>>>

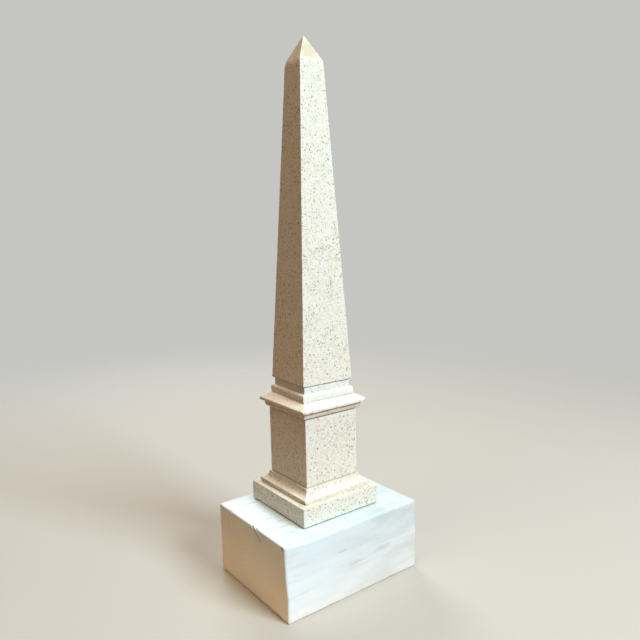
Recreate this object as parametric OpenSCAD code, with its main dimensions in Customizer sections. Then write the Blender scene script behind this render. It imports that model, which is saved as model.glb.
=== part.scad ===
// Table obelisk of speckled cast stone, set on a white-painted wood block.
// Millimetres, +Z up. The origin is the centre of the block's underside.
// +X runs along the block's grain and +Y points to the back, where the
// obelisk stands a little off the middle of the block.
// Widths start from the die: each stone above or below it stands out from
// its neighbour by its own named amount.

/* [Die] */
// Width of the square die
die_w = 71; // [50:0.5:100]
// Height of the die
die_h = 76.2; // [40:0.2:120]

/* [Base moulding] */
// How far the moulding's thin rim stands out from the die
base_ledge = 2; // [0.5:0.1:4]
// Height of the thin rim
base_rim_h = 0.7; // [0.5:0.1:3]
// Radius of the cove between the rim and the lower fillet
cove_r = 7.8; // [3:0.1:15]
// Height of the lower fillet
base_fillet_h = 4.5; // [2:0.1:12]

/* [Plinth] */
// How far the plinth stands out from the base moulding
plinth_margin = 7; // [2:0.5:20]
// Height of the plinth
plinth_h = 21; // [12:0.5:40]

/* [Cornice] */
// Radius of the ovolo at the bottom of the bed moulding
ovolo_r = 5.6; // [3:0.1:10]
// How far the bed moulding stands out from the die
bed_mould_out = 4; // [2:0.1:8]
// Height of the bed moulding's fillet, above the ovolo
bed_fillet_h = 3.2; // [1:0.1:8]
// How far the outer fillet stands out from the bed moulding
cornice_out = 4.6; // [2:0.1:10]
// Height of the outer fillet
cornice_fillet_h = 3.4; // [2:0.1:10]
// Rise of the sloping top
weathering_h = 5.6; // [2:0.1:12]

/* [Neck] */
// How far the neck's lower step stands in from the die
step_in = 1.5; // [0:0.1:6]
// Height of the lower step's upright face
step_h = 5.2; // [2:0.1:12]
// Radius of the quarter round on top of the step
step_round = 3; // [0.5:0.1:3.5]
// How far the neck stands in from its lower step
neck_in = 3.5; // [1:0.1:8]
// Height of the neck above the step
neck_h = 7.7; // [3:0.1:20]

/* [Shaft] */
// How far the shaft's foot stands out from the neck
foot_out = 2.2; // [0.5:0.1:6]
// Bevel under the shaft's foot
foot_bevel = 1.2; // [0.4:0.1:3]
// Width of the shaft at its shoulder
shaft_top_w = 29.5; // [15:0.5:40]
// Height from the foot to the shoulder
shaft_h = 342.5; // [200:0.5:450]
// Height of the pointed top above the shoulder
point_h = 27.6; // [12:0.1:50]

/* [Pad and joints] */
// Thickness of the rubber pad between the block and the plinth
pad_t = 1; // [0.5:0.1:3]
// How far the pad stays in from the plinth's faces
pad_inset = 1; // [0.5:0.1:6]
// Corner radius of the pad
pad_corner = 4; // [1:0.5:12]
// Thickness of the cement joints between the stones
joint_t = 0.5; // [0.2:0.1:1.5]
// How far the cement joints stay in from the narrower stone's faces
joint_inset = 0.8; // [0.3:0.1:3]

/* [Wood block] */
// How far the block runs past the plinth at each end
end_margin = 38.7; // [5:0.1:80]
// How far the block runs past the plinth in front
front_margin = 23.2; // [5:0.1:60]
// How far the block runs past the plinth behind
back_margin = 12.2; // [5:0.1:60]
// Height of the block
block_h = 82.5; // [40:0.5:120]
// Radius that the block's edges are eased to
block_ease = 2.5; // [0.5:0.5:4]

/* [Hidden] */
$fn = 64;

stone_colour = [0.86, 0.83, 0.73];
cement_colour = [0.62, 0.57, 0.47];
rubber_colour = [0.08, 0.08, 0.08];
paint_colour = [0.94, 0.96, 0.95];

// Widths, from the die downwards.
rim_w = die_w + 2 * base_ledge;
base_w = rim_w + 2 * cove_r;
plinth_w = base_w + 2 * plinth_margin;
pad_w = plinth_w - 2 * pad_inset;
block_l = plinth_w + 2 * end_margin;
block_w = plinth_w + front_margin + back_margin;
set_back = (front_margin - back_margin) / 2;

// Widths, from the die upwards.
bed_mould_w = die_w + 2 * bed_mould_out;
ovolo_foot_w = bed_mould_w - 2 * ovolo_r;
cornice_w = bed_mould_w + 2 * cornice_out;
step_w = die_w - 2 * step_in;
neck_w = step_w - 2 * neck_in;
foot_w = neck_w + 2 * foot_out;
foot_bed_w = foot_w - 2 * foot_bevel;

// Heights of the moulded stones.
base_h = base_fillet_h + cove_r + base_rim_h;
bed_mould_h = ovolo_r + bed_fillet_h;
cornice_h = bed_mould_h + cornice_fillet_h + weathering_h;
step_total_h = step_h + step_round;
neck_total_h = step_total_h + neck_h;

// The underside of each stone, from the block upwards.
plinth_z = block_h + pad_t;
base_z = plinth_z + plinth_h + joint_t;
die_z = base_z + base_h + joint_t;
cornice_z = die_z + die_h + joint_t;
neck_z = cornice_z + cornice_h + joint_t;
shaft_z = neck_z + neck_total_h + joint_t;

// Places a stone, a joint or the pad on the obelisk's axis, at height z.
module on_axis(z) {
    translate([0, set_back, z])
        children();
}

module square_slab(w, h) {
    translate([-w / 2, -w / 2, 0])
        cube([w, w, h]);
}

// A stone that is square in plan and has the same profile on all four sides.
// The child is the whole profile, drawn with x outwards and y upwards, and
// w is its greatest width.
module four_sided(w) {
    intersection_for(turn = [0, 90])
        rotate([90, 0, turn])
            linear_extrude(w, center = true)
                children();
}

// Adds the mirror image of half a profile, drawn from x = 0 outwards.
module both_halves() {
    children();
    mirror([1, 0])
        children();
}

// A quarter of a disc in the quadrant that x_side and y_side, each 1 or -1,
// point into.
module quarter_disc(r, x_side, y_side) {
    intersection() {
        circle(r);
        translate([x_side * r / 2, y_side * r / 2])
            square(r, center = true);
    }
}

module rounded_rectangle(l, w, r) {
    square([l - 2 * r, w], center = true);
    square([l, w - 2 * r], center = true);
    for (x = [-1, 1], y = [-1, 1])
        translate([x * (l / 2 - r), y * (w / 2 - r)])
            circle(r);
}

// The bed of cement under the stone at height z, kept in from the narrower
// of the two faces that it joins.
module cement_joint(z, lower_w, upper_w) {
    color(cement_colour)
        on_axis(z - joint_t)
            square_slab(min(lower_w, upper_w) - 2 * joint_inset, joint_t);
}

module wood_block() {
    color(paint_colour)
        translate([0, 0, block_h / 2])
            intersection() {
                linear_extrude(block_h, center = true)
                    rounded_rectangle(block_l, block_w, block_ease);
                rotate([90, 0, 0])
                    linear_extrude(block_w, center = true)
                        rounded_rectangle(block_l, block_h, block_ease);
                rotate([90, 0, 90])
                    linear_extrude(block_l, center = true)
                        rounded_rectangle(block_w, block_h, block_ease);
            }
}

module plinth_pad() {
    color(rubber_colour)
        on_axis(block_h)
            linear_extrude(pad_t)
                rounded_rectangle(pad_w, pad_w, pad_corner);
}

module plinth() {
    color(stone_colour)
        on_axis(plinth_z)
            square_slab(plinth_w, plinth_h);
}

module base_joint() {
    cement_joint(base_z, plinth_w, base_w);
}

// A lower fillet, a cove that draws in towards the die, and a thin rim.
module base_half_profile() {
    difference() {
        square([base_w / 2, base_h]);
        translate([base_w / 2, base_fillet_h + cove_r])
            circle(cove_r);
        translate([rim_w / 2, base_fillet_h + cove_r])
            square([cove_r, base_rim_h]);
    }
}

module base_moulding() {
    color(stone_colour)
        on_axis(base_z)
            four_sided(base_w)
                both_halves()
                    base_half_profile();
}

module die_joint() {
    cement_joint(die_z, rim_w, die_w);
}

module die() {
    color(stone_colour)
        on_axis(die_z)
            square_slab(die_w, die_h);
}

module cornice_joint() {
    cement_joint(cornice_z, die_w, ovolo_foot_w);
}

// An ovolo and a fillet under the overhang, the outer fillet, and a top
// that slopes up to the neck's step.
module cornice_half_profile() {
    square([ovolo_foot_w / 2, ovolo_r]);
    translate([ovolo_foot_w / 2, ovolo_r])
        quarter_disc(ovolo_r, 1, -1);
    translate([0, ovolo_r])
        square([bed_mould_w / 2, bed_fillet_h]);
    polygon([
        [0, bed_mould_h],
        [cornice_w / 2, bed_mould_h],
        [cornice_w / 2, bed_mould_h + cornice_fillet_h],
        [step_w / 2, cornice_h],
        [0, cornice_h]
    ]);
}

module cornice() {
    color(stone_colour)
        on_axis(cornice_z)
            four_sided(cornice_w)
                both_halves()
                    cornice_half_profile();
}

module neck_joint() {
    cement_joint(neck_z, step_w, step_w);
}

// An upright step with a rounded top edge, and the neck above it.
module neck_half_profile() {
    square([step_w / 2, step_h]);
    square([step_w / 2 - step_round, step_total_h]);
    translate([step_w / 2 - step_round, step_h])
        quarter_disc(step_round, 1, 1);
    square([neck_w / 2, neck_total_h]);
}

module neck() {
    color(stone_colour)
        on_axis(neck_z)
            four_sided(step_w)
                both_halves()
                    neck_half_profile();
}

module shaft_joint() {
    cement_joint(shaft_z, neck_w, foot_bed_w);
}

// The taper from the foot to the shoulder, and the point above it.
module shaft_profile() {
    polygon([
        [-foot_bed_w / 2, 0],
        [foot_bed_w / 2, 0],
        [foot_w / 2, foot_bevel],
        [shaft_top_w / 2, shaft_h],
        [0, shaft_h + point_h],
        [-shaft_top_w / 2, shaft_h],
        [-foot_w / 2, foot_bevel]
    ]);
}

module shaft() {
    color(stone_colour)
        on_axis(shaft_z)
            four_sided(foot_w)
                shaft_profile();
}

wood_block();
plinth_pad();
plinth();
base_joint();
base_moulding();
die_joint();
die();
cornice_joint();
cornice();
neck_joint();
neck();
shaft_joint();
shaft();
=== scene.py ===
"""A table obelisk of speckled cast stone on a white-painted wood block.

Makes the visible stones, cement joints, rubber pad and painted block around
the fixed frame, gives each its finish, and sets a plain floor, lights and a
camera. Everything is in metres in the frame's own axes: +Z up, +X along the
block's grain, -Y the front.
"""
import math

import bmesh
import bpy
from bpy.props import FloatProperty, FloatVectorProperty, PointerProperty
from mathutils import Matrix, Vector, noise
from mathutils.kdtree import KDTree


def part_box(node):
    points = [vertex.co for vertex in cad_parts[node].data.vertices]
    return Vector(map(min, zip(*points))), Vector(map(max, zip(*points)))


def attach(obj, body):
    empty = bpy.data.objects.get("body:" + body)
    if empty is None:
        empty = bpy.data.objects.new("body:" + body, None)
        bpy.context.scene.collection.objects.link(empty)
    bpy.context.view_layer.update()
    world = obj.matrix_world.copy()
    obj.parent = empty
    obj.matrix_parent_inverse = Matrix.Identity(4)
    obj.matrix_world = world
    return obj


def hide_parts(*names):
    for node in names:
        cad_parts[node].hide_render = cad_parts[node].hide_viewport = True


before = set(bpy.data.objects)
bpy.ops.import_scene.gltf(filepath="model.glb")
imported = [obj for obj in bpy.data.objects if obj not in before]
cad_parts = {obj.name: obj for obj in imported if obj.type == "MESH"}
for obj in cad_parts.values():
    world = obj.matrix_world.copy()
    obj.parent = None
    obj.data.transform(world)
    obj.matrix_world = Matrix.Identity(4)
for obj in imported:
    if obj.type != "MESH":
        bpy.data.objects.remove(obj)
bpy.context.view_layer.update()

bl_info = {
    "name": "Table Obelisk on a Painted Block",
    "version": (1, 0, 0),
    "blender": (4, 5, 0),
    "location": "3D View > Sidebar > Obelisk",
    "description": "Makes a speckled stone table obelisk, its painted wood block and a plain stage",
    "category": "Object",
}

MM = 0.001
BODY = "root"
ARRIS_ANGLE = math.radians(25)
RIM_ANGLE = math.radians(60)
LEVEL_WITHIN = 1e-6


def node_box(node):
    """Lowest and highest corner of a frame node."""
    low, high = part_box(node)
    return Vector(low), Vector(high)


def half_width(node):
    low, high = node_box(node)
    return (high.x - low.x) / 2


AXIS_Y = sum(corner.y for corner in node_box("die")) / 2


# ---------------------------------------------------------------- settings

def length_setting(name, default_mm, description, high_mm=200.0):
    return FloatProperty(
        name=name, description=description, default=default_mm * MM,
        min=0.0, max=high_mm * MM, unit="LENGTH", precision=5)


def angle_setting(name, degrees, description):
    return FloatProperty(
        name=name, description=description, default=math.radians(degrees), subtype="ANGLE")


def power_setting(name, watts, description):
    return FloatProperty(
        name=name, description=description, default=watts, min=0.0, subtype="POWER")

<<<

Stated exercise
Exactly the lines from the line with "wood_block();" to the line with "for node in", both included, are to be extracted, and no others.

Task result
wood_block();
plinth_pad();
plinth();
base_joint();
base_moulding();
die_joint();
die();
cornice_joint();
cornice();
neck_joint();
neck();
shaft_joint();
shaft();
=== scene.py ===
"""A table obelisk of speckled cast stone on a white-painted wood block.

Makes the visible stones, cement joints, rubber pad and painted block around
the fixed frame, gives each its finish, and sets a plain floor, lights and a
camera. Everything is in metres in the frame's own axes: +Z up, +X along the
block's grain, -Y the front.
"""
import math

import bmesh
import bpy
from bpy.props import FloatProperty, FloatVectorProperty, PointerProperty
from mathutils import Matrix, Vector, noise
from mathutils.kdtree import KDTree


def part_box(node):
    points = [vertex.co for vertex in cad_parts[node].data.vertices]
    return Vector(map(min, zip(*points))), Vector(map(max, zip(*points)))


def attach(obj, body):
    empty = bpy.data.objects.get("body:" + body)
    if empty is None:
        empty = bpy.data.objects.new("body:" + body, None)
        bpy.context.scene.collection.objects.link(empty)
    bpy.context.view_layer.update()
    world = obj.matrix_world.copy()
    obj.parent = empty
    obj.matrix_parent_inverse = Matrix.Identity(4)
    obj.matrix_world = world
    return obj


def hide_parts(*names):
    for node in names:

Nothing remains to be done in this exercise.